Wenn Männer über #aufschrei diskutieren

redhotridinghood

Die Debatte um das Twitter-Phänomen #aufschrei nimmt zunehmend absurde Züge an. Ein wachsender Teil der Diskussionsbeiträge wäre zum Wiehern komisch, wenn das eigentliche Thema nicht so ernst wäre:

– Der Lehrer Philippe Wampfler echauffiert sich in verschiedenen Kommentarspalten und Blogs darüber, dass die Zeitung 20 Minuten statt weibliche Expertinnen zwei männliche Experten befragt hat. Damit hat Wampfler eigentlich nicht mal unrecht, allein sein übersteigerter Furor mutet seltsam an.

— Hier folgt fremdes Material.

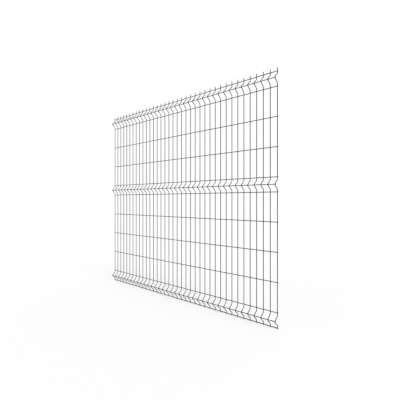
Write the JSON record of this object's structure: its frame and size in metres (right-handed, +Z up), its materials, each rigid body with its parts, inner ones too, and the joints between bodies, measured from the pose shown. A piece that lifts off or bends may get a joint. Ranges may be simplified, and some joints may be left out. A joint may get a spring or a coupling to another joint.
{
  "type": "welded mesh fence panel",
  "caption": "Welded wire mesh fence panel with level V folds that stiffen it and short spikes along its top edge, held by clamps on its two end wires.",
  "frame": {"origin": "outer flat of the left end wire, level with the axis of the lowest cross wire", "axes": "+X along the panel from its left end, +Y to the back where the cross wires lie, +Z up; the folds stand forward, towards -Y"},
  "size_m": [1.987, 0.0403, 1.7252],
  "materials": {
    "coated_wire": "dark grey powder coat, satin"
  },
  "bodies": {
    "root": {"bottom_fold": "coated_wire", "lower_field": "coated_wire", "middle_fold": "coated_wire", "upper_field": "coated_wire", "top_fold": "coated_wire"}
  },
  "joints": []
}
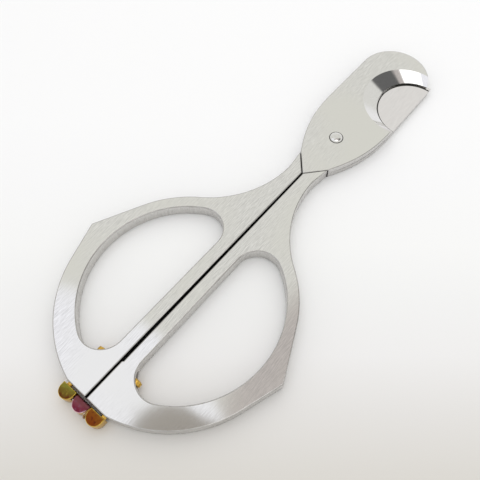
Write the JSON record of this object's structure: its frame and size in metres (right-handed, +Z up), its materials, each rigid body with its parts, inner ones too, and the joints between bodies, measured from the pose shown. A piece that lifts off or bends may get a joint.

Gemessen an seinen eigenen strengen Massstäben, dürfte sich Wampfler niemals so weit aus dem Fenster lehnen, denn er ist genauso wenig weiblich wie die von 20 Minuten befragten Mark Balsiger und Marcel Bernet.

Andrea Masüger, CEO der Südostschweiz Medien (schon wieder ein Mann), schreibt im Medienspiegel, die Medien würden «einer Twitter-Kakofonie Relevanz attestieren, anstatt zu hinterfragen und einzuordnen.» Sicher hat Masüger recht: Unter dem Hashtag #aufschrei finden sich tatsächlich «die unterschiedlichsten Elemente bis hin zum blanken Unsinn». Wie könnte es anders sein bei Twitter. Das ist aber noch kein Grund, um abzustreiten, dass das Thema wichtig ist.

– In der Kommentarspalte des Medienspiegels wird eine halbe Generation an den sozialmedialen Pranger gestellt – die älteren Männer. Die sind offenbar, so meinen einige Kommentar/innen, zu einem grossen Teil sexistisch angehaucht oder sogar total durchseucht. Ob das Kollektiv der jüngeren Männer in dieser Hinsicht so viel besser dasteht, konnte bisher niemand klar beweisen. Das hindert einige Kommentator/innen nicht daran, aus der Sexismus-Debatte kurzerhand einen Generationenkrieg zu machen.

– Ebenfalls in der Kommentarspalte des Medienspiegels schreibt der Journalist Christof Moser (nochmals ein Mann, wenn auch ein jüngerer), er habe «die klügsten Texte zu #aufschrei nicht in Zeitungen gelesen, sondern in Blogs.» Es erstaunt mich, dass jetzt auch ein Journalist glaubt, Blogs seien den professionellen Medien grundsätzlich überlegen, wenn es darum geht, ein neues Medienphänomen zu analysieren. Wo bleibt da der Berufsstolz, frage ich mich. Pauschale Rundumschläge dieser Art waren bisher eine Spezialität von Bloggern. Jedenfalls lässt Moser die Tatsache ausser acht, dass #aufschrei nur deshalb entstehen konnte, weil ein Printmedium das Thema Sexismus aufgriff.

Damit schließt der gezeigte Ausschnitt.